Check each line for the string "frame" and give only the count of lines that have it.

§ Input rows

----------------------------------------

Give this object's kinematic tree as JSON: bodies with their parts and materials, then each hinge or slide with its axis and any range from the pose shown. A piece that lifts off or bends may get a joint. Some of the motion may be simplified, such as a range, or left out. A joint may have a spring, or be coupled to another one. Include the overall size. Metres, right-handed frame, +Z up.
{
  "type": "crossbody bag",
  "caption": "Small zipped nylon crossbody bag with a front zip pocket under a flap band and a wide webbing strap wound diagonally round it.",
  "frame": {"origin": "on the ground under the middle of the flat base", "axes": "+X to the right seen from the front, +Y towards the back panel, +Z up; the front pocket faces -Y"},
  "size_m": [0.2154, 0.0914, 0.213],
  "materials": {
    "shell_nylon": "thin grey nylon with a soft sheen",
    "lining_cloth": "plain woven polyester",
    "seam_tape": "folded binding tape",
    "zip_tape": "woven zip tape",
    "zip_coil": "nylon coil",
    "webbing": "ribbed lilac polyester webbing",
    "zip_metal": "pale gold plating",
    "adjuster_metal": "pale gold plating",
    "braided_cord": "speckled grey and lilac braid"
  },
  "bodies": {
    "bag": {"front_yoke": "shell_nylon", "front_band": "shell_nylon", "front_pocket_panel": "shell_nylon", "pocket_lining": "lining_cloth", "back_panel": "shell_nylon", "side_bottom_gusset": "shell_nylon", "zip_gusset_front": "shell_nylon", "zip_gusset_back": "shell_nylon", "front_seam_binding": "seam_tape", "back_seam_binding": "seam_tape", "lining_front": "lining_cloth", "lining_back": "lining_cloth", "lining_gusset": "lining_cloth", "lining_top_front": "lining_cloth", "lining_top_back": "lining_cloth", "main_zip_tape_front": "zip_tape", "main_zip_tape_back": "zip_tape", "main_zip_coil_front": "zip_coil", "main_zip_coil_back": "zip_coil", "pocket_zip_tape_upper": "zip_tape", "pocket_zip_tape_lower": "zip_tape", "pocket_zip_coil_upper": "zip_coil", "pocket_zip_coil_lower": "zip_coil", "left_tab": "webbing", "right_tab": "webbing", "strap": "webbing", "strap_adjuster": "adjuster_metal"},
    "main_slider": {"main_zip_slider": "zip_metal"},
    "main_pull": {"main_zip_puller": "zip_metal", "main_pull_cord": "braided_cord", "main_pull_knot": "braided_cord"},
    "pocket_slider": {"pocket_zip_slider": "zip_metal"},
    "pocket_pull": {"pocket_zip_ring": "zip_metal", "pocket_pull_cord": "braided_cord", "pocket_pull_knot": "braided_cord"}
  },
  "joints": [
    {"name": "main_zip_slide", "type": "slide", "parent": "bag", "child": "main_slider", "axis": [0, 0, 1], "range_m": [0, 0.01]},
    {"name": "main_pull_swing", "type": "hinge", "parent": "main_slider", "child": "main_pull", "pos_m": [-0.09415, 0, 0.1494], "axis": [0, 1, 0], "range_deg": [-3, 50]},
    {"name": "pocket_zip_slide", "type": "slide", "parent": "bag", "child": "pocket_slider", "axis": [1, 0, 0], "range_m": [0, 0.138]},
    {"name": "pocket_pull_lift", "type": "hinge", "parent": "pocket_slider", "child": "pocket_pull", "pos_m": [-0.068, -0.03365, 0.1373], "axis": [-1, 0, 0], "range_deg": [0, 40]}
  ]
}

----------------------------------------

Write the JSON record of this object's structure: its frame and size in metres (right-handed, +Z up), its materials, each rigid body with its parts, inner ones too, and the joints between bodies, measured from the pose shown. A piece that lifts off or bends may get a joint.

----------------------------------------

§ Written reply
3